The GDP comparisons are more than just academic. They also speak to economic clout and people’s living standards, which for many in the U.S. have been further eroded in the last few years.

Little by little, economists have been ratcheting down their forecasts for the rest of this year. Layoffs and new jobless claims have been climbing again. And with the housing market still depressed, state and local governments cutting back and industrial production wavering, it’s hard to see from where the U.S. economy could get a big lift.

Paul Dales, an economist at Capital Economics, says a second recession would most likely be mild and short, if for no other reason than that the “fat-purging process” already took place.

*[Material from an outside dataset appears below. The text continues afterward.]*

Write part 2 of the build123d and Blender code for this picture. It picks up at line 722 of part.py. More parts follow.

During the Great Recession, many companies slashed payrolls and other costs, leaving them with lean inventories and much less excess staff and unused production capacity.

Take Darlene Miller, president of Permac Industries, a precision-machining shop in the Minneapolis suburb of Burnsville. Miller says her sales have returned to 85 percent of where they were before the recession. The firm has clawed back by becoming more productive and getting new certifications to build its aerospace and medical lines.
Over the long recovery, she has added just one net new employee, even though she cut a dozen positions during the recession.

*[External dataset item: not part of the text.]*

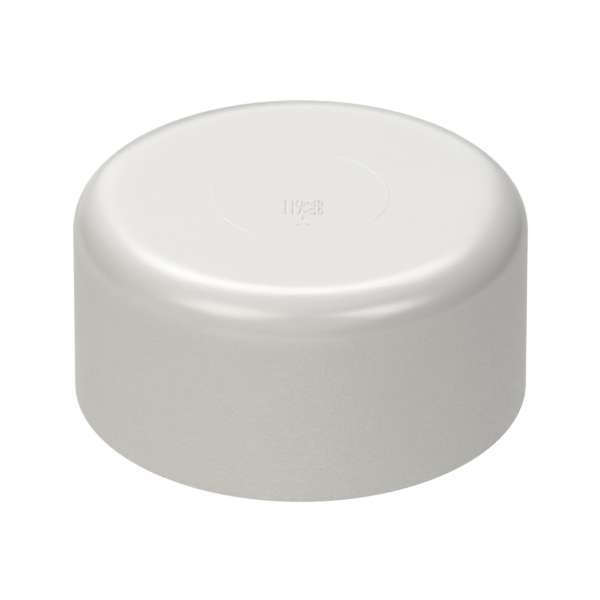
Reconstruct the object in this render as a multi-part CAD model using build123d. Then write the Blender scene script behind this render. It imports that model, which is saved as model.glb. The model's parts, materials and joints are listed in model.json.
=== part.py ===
from build123d import *
import os
from math import asin, cos, degrees, radians, sin, tan

# A one-piece moulded PVC-U end cap that is cemented over the end of a 110 mm drain pipe.
# The cap stands on its mouth: the origin is the centre of the mouth, and +Z runs up the
# socket's axis to the closed end. All sizes are in millimetres.

# Socket, which the pipe enters from below
PIPE_DIAMETER = 110.0
SOCKET_CLEARANCE = 0.2
SOCKET_DEPTH = 48.2
LEAD_IN_HEIGHT = 1.6
LEAD_IN_WIDTH = 0.7

# Outer shell
OVERALL_HEIGHT = 55.8
MOUTH_RADIUS = 58.8
SKIRT_DRAFT = 0.45
MOUTH_EDGE_RADIUS = 0.5
TOP_WALL = 3.4

# The shoulder is two tangent arcs: a slow crown off the flat top, then a tight corner
CROWN_RADIUS = 26.0
CROWN_TURN = 20.0
CORNER_RADIUS = 8.1

# Raised line on the flat top, left by the joint round the mould's marking insert
BEAD_RADIUS = 22.4
BEAD_WIDTH = 0.6
BEAD_HEIGHT = 0.06

# Raised size marks inside that line: socket diameter by depth, then overall diameter by height
SIZE_ROWS = ("110x48", "117x56")
GLYPH_WIDTH = 1.2
GLYPH_HEIGHT = 2.9
GLYPH_PITCH = 1.8
ROW_PITCH = 3.8
FIRST_ROW_Y = -4.1
STROKE_WIDTH = 0.36
MARK_HEIGHT = 0.15
MARK_ROOT = 0.4
MARKS_X = 0.4

# Cavity marks below the sizes: one upright dash over two dots
DASH_LENGTH = 1.7
DASH_Y = -11.2
DOT_DIAMETER = 0.8
DOT_SPACING = 2.6
DOT_Y = -14.8

# Each glyph is strokes on a grid GRID_WIDE by GRID_HIGH, joined end to end
GRID_WIDE = 4
GRID_HIGH = 6
GLYPHS = {
    "0": [[(0, 1), (0, 5), (1, 6), (3, 6), (4, 5), (4, 1), (3, 0), (1, 0), (0, 1)]],
    "1": [[(1, 5), (2.2, 6), (2.2, 0)]],
    "4": [[(3, 0), (3, 6), (0, 2), (4, 2)]],
    "5": [[(4, 6), (0, 6), (0, 3.6), (3, 3.6), (4, 2.6), (4, 1), (3, 0), (0, 0)]],
    "6": [[(4, 6), (1.5, 6), (0, 4.5), (0, 1), (1, 0), (3, 0), (4, 1), (4, 2.5), (3, 3.5), (0, 3.5)]],
    "7": [[(0, 6), (4, 6), (1.5, 0)]],
    "8": [
        [(1, 3.2), (0, 4.1), (0, 5.2), (1, 6), (3, 6), (4, 5.2), (4, 4.1), (3, 3.2), (1, 3.2)],
        [(1, 3.2), (0, 2.2), (0, 1), (1, 0), (3, 0), (4, 1), (4, 2.2), (3, 3.2)],
    ],
    "x": [[(0.3, 1.1), (3.7, 4.3)], [(0.3, 4.3), (3.7, 1.1)]],
}

socket_radius = PIPE_DIAMETER / 2 + SOCKET_CLEARANCE
crown_slope = 90.0 - CROWN_TURN


def on_circle(centre, radius, angle):
    """The point of an upright circle at an angle above the horizontal, in degrees."""
    return (centre[0] + radius * cos(radians(angle)), centre[1] + radius * sin(radians(angle)))


def upright(point):
    """A (radius, height) pair as a point of the XZ plane."""
    return (point[0], 0, point[1])


def arc(centre, radius, start, end):
    """An upright arc from one angle to another."""
    stops = (start, (start + end) / 2, end)
    return ThreePointArc(*(upright(on_circle(centre, radius, angle)) for angle in stops))


def shoulder_centres():
    """Centres of the shoulder's corner arc and crown arc, from the height and the drafted skirt."""
    corner_z = (
        OVERALL_HEIGHT
        - CROWN_RADIUS * (1 - sin(radians(crown_slope)))
        - CORNER_RADIUS * sin(radians(crown_slope))
    )
    skirt_top_z = corner_z + CORNER_RADIUS * sin(radians(SKIRT_DRAFT))
    skirt_top_radius = MOUTH_RADIUS - skirt_top_z * tan(radians(SKIRT_DRAFT))
    corner = (skirt_top_radius - CORNER_RADIUS * cos(radians(SKIRT_DRAFT)), corner_z)
    crown = on_circle(corner, CORNER_RADIUS - CROWN_RADIUS, crown_slope)
    return corner, crown


def mouth_edge_centre():
    """Centre of the small round between the drafted skirt and the rim's flat face."""
    tangent_z = MOUTH_EDGE_RADIUS * (1 + sin(radians(SKIRT_DRAFT)))
    tangent_radius = MOUTH_RADIUS - tangent_z * tan(radians(SKIRT_DRAFT))
    return (tangent_radius - MOUTH_EDGE_RADIUS * cos(radians(SKIRT_DRAFT)), MOUTH_EDGE_RADIUS)


def shell_section():
    """Half of the cap's upright section, walked from the axis out over the top and back inside."""
    corner, crown = shoulder_centres()
    edge = mouth_edge_centre()
    inner_corner_radius = CORNER_RADIUS - TOP_WALL
    stop_angle = degrees(asin((SOCKET_DEPTH - corner[1]) / inner_corner_radius))
    underside_z = OVERALL_HEIGHT - TOP_WALL

    bead = ThreePointArc(
        upright((BEAD_RADIUS - BEAD_WIDTH / 2, OVERALL_HEIGHT)),
        upright((BEAD_RADIUS, OVERALL_HEIGHT + BEAD_HEIGHT)),
        upright((BEAD_RADIUS + BEAD_WIDTH / 2, OVERALL_HEIGHT)),
    )
    outer_crown = arc(crown, CROWN_RADIUS, 90, crown_slope)
    outer_corner = arc(corner, CORNER_RADIUS, crown_slope, SKIRT_DRAFT)
    mouth_edge = arc(edge, MOUTH_EDGE_RADIUS, SKIRT_DRAFT, -90)
    socket = Polyline(
        upright((socket_radius + LEAD_IN_WIDTH, 0)),
        upright((socket_radius, LEAD_IN_HEIGHT)),
        upright((socket_radius, SOCKET_DEPTH)),
        upright(on_circle(corner, inner_corner_radius, stop_angle)),
    )
    inner_corner = arc(corner, inner_corner_radius, stop_angle, crown_slope)
    inner_crown = arc(crown, CROWN_RADIUS - TOP_WALL, crown_slope, 90)
    joins = [
        Line(upright((0, OVERALL_HEIGHT)), bead @ 0),
        Line(bead @ 1, outer_crown @ 0),
        Line(outer_corner @ 1, mouth_edge @ 0),
        Line(mouth_edge @ 1, socket @ 0),
        Line(inner_crown @ 1, upright((0, underside_z))),
        Line(upright((0, underside_z)), upright((0, OVERALL_HEIGHT))),
    ]
    curves = [bead, outer_crown, outer_corner, mouth_edge, socket, inner_corner, inner_crown]
    return make_face(Curve() + curves + joins)


def stroke(points):
    """A round-ended stroke along the points, as one flat sketch."""
    runs = zip(points, points[1:])
    return Sketch() + [SlotCenterPoint(midpoint(a, b), b, STROKE_WIDTH) for a, b in runs]


def midpoint(a, b):
    return ((a[0] + b[0]) / 2, (a[1] + b[1]) / 2)


def size_row(text, centre_y):
    """One row of glyphs, centred on MARKS_X."""
    first_x = MARKS_X - GLYPH_PITCH * (len(text) - 1) / 2
    row = Sketch()
    for place, letter in enumerate(text):
        left = first_x + place * GLYPH_PITCH - GLYPH_WIDTH / 2
        bottom = centre_y - GLYPH_HEIGHT / 2
        for points in GLYPHS[letter]:
            row += stroke([
                (left + x * GLYPH_WIDTH / GRID_WIDE, bottom + y * GLYPH_HEIGHT / GRID_HIGH)
                for x, y in points
            ])
    return row


def marks():
    """Every raised mark on the flat top, as solids rooted a little way into the wall."""
    flat = Sketch()
    for place, text in enumerate(SIZE_ROWS):
        flat += size_row(text, FIRST_ROW_Y - place * ROW_PITCH)
    flat += stroke([(MARKS_X, DASH_Y + DASH_LENGTH / 2), (MARKS_X, DASH_Y - DASH_LENGTH / 2)])
    for side in (-1, 1):
        flat += Pos(MARKS_X + side * DOT_SPACING / 2, DOT_Y) * Circle(DOT_DIAMETER / 2)
    return Pos(0, 0, OVERALL_HEIGHT - MARK_ROOT) * extrude(flat, MARK_HEIGHT + MARK_ROOT)


def end_cap():
    """The whole moulding: the revolved shell with its raised marks."""
    return revolve(shell_section(), Axis.Z) + marks()


os.makedirs("parts", exist_ok=True)
cap = end_cap()
export_step(cap, "parts/end_cap.step")
print("end_cap", "solids", len(cap.solids()), "volume", round(cap.volume))
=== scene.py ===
import json
from math import asin, cos, degrees, pi, radians, sin, tan

import bpy
import numpy as np
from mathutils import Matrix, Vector


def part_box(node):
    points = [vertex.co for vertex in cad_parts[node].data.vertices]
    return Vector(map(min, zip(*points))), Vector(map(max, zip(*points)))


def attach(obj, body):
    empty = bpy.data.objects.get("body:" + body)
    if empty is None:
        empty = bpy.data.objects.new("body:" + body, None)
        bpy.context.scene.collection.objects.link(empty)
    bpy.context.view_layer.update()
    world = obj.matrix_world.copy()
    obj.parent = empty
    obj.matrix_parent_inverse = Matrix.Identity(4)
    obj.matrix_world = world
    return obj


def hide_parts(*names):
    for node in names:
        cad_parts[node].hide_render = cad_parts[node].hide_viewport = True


# A moulded PVC-U pipe cap standing on its mouth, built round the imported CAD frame.
# The moulding is one watertight mesh: a fine lathed shell, with a square patch of closer
# mesh let into its top for the raised marks. Lengths are in millimetres until the mesh
# is made, and in metres for the camera, floor and lights.

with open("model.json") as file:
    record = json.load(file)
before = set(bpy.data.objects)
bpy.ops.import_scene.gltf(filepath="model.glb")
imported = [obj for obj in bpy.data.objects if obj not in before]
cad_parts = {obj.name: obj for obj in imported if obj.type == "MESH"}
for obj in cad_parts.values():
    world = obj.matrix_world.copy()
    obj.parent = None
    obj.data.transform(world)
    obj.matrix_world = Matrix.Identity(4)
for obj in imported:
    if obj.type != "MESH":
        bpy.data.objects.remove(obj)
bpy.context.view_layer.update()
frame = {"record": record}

METRES = 0.001
cap_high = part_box("end_cap")[1]
mounts = {mount["name"]: mount for mount in frame["record"]["mounts"]}
socket = mounts["pipe_socket"]

# Raised marks
MARK_HEIGHT = 0.15
STROKE_WIDTH = 0.36
MARK_SOFTNESS = 0.22
SIZE_ROWS = ("110x48", "117x56")
GLYPH_WIDTH = 1.2
GLYPH_HEIGHT = 2.9
GLYPH_PITCH = 1.8
ROW_PITCH = 3.8
FIRST_ROW_Y = -4.1
MARKS_X = 0.4
DASH_LENGTH = 1.7
DASH_Y = -11.2
DOT_DIAMETER = 0.8
DOT_SPACING = 2.6
DOT_Y = -14.8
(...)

Judging by her orders and surveys of other machining shops like hers, she doesn’t foresee a double-dip recession. But she’s ready. Not only is Permac operating leanly, she’s keeping a sharp eye on possible danger signs such as later payments from customers.

“We are better staged for it,” she said.

Many U.S. families also look better prepared. Overall they’re carrying less credit card and other debts. Many have curbed spending and are socking away more money.

But evidence suggests that the biggest beneficiaries of the economic recovery thus far have been individuals with higher incomes and better educations who were rewarded when stock prices rebounded and corporate profits rose , often to record levels.

In 2009 the top 5 percent of households had an average income exceeding $295,000, according to Commerce Department statistics. That compared with just under $79,000 for households in the middle.
The gap has increased by 26 percent over the last decade , and figures to grow even more if the economy stagnates or slips into recession.

“Everybody is going to suffer” in a downturn, “but the folks in the bottom will get creamed,” said Mark Zandi, of Moody’s Analytics.

David Linehan, 44, who lives in the Boston area, looks at the grey economic skies and is deeply worried about what might come to pass. When the last recession swept through, he lost his energy-trading job. When unemployment benefits ran out, he went through the $25,000 in savings. Finally, he cashed in the $15,000 in his 401(k) savings plan.

Last summer he landed a part-time job as a driver for a rental car company. He started at $8.50 an hour, without benefits. Since then, he has gotten a 30 cents an hour raise, but no additional hours. He continues to look for full-time work.

Any setback would be a disaster. “I’ve lost the cushion I had,” he said.